A man owned a horse. The man mounted the horse. The horse attacked the man. The man ran. The horse screamed. A hundred horses came. The horses ran. The man died.


  • zhë = definite article
  • lezá = bad
  • kóláshthe = a trained horse/unicorn
  • dheve = man
  • kúwâ = to own or possess
  • ákólâ = to mount up, get on
  • ágrâ = to attack
  • ídlásâ = to run, race, dash
  • dárshâ = to shout, cry, scream
  • denelsá = thousand
  • qíëdâ = to come
  • móghâ = to die


The word order is SVO. Nouns take suffixed case markers, of which only -n for the accusative is used here. Plurals are not indicated on nouns unless there is nothing else to show it, so a number takes a singular noun, and a verb form is enough to show a plural subject.

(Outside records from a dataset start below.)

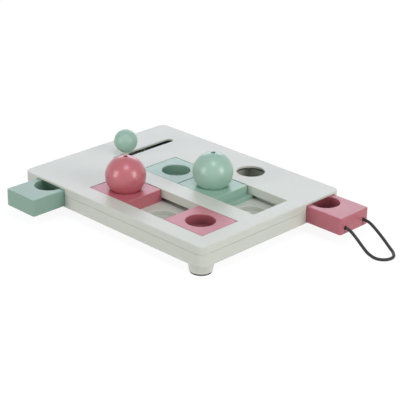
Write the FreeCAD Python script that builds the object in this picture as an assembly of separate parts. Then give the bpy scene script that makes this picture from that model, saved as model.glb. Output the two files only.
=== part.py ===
import FreeCAD, Part
import math
import os

# Sliding puzzle feeder board for a dog, in millimetres.
# X runs along the long sides, Y across the board, Z up. The origin is on the floor
# under the middle of the board. The pieces stand as they are in use: both drawers
# are part way out, two balls sit in their cups and each window has one empty place.

V = FreeCAD.Vector

# Sliders and windows
window_width = 47.7
slider_pitch = 51.2
places = 3
slider_gap = 0.35
slider_side_gap = 0.5
slider_drop = 0.3
slider_wall = 2.0
slider_cover = 1.4
slider_corner = 0.9
slider_edge = 0.6
flange_side = 3.2
flange_end = 5.8
flange_height = 3.9
flange_edge = 0.4
skirt_wall = 1.4
skirt_clearance = 0.5

# Where things stand along and across the board, from edge to edge
knob_drawer_inset = 41.6
drawer_to_window = 36.6
window_inset = 18.2
front_margin = 19.15
window_spacing = 21.3
window_to_drawer = 28.15
cord_drawer_inset = 30.0
round_hole_inset = 92.0

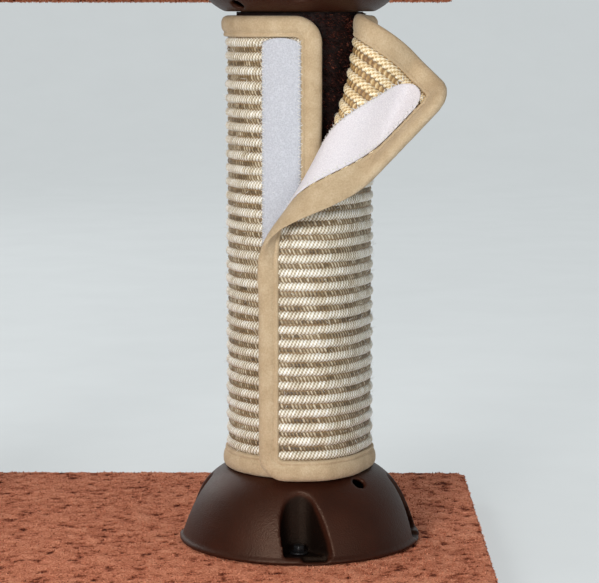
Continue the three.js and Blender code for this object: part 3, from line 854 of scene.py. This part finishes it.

Alurhsa uses a narrative present, meaning when telling a story the convention is to have the first verb in the story tense (usually past) while all others are in the present on the theory that the listener is immersing themselves in the moment of the story. Alurhsa verbs mostly (and all those used here) are root + -â for the infinitive, and drop the -â to add endings. Present indicative imperfective endings are mostly used here, being -ô for 3rd person singular and -ónyá for 3rd person plural. Past tenses have the infix -el- between root and suffix. The progressive/continuous 3rd person singular ending is -áyn. Alurhsa verbs can also show aspect, with -û on the end of a personal suffix showing that the action has finished and does not continue on to the present.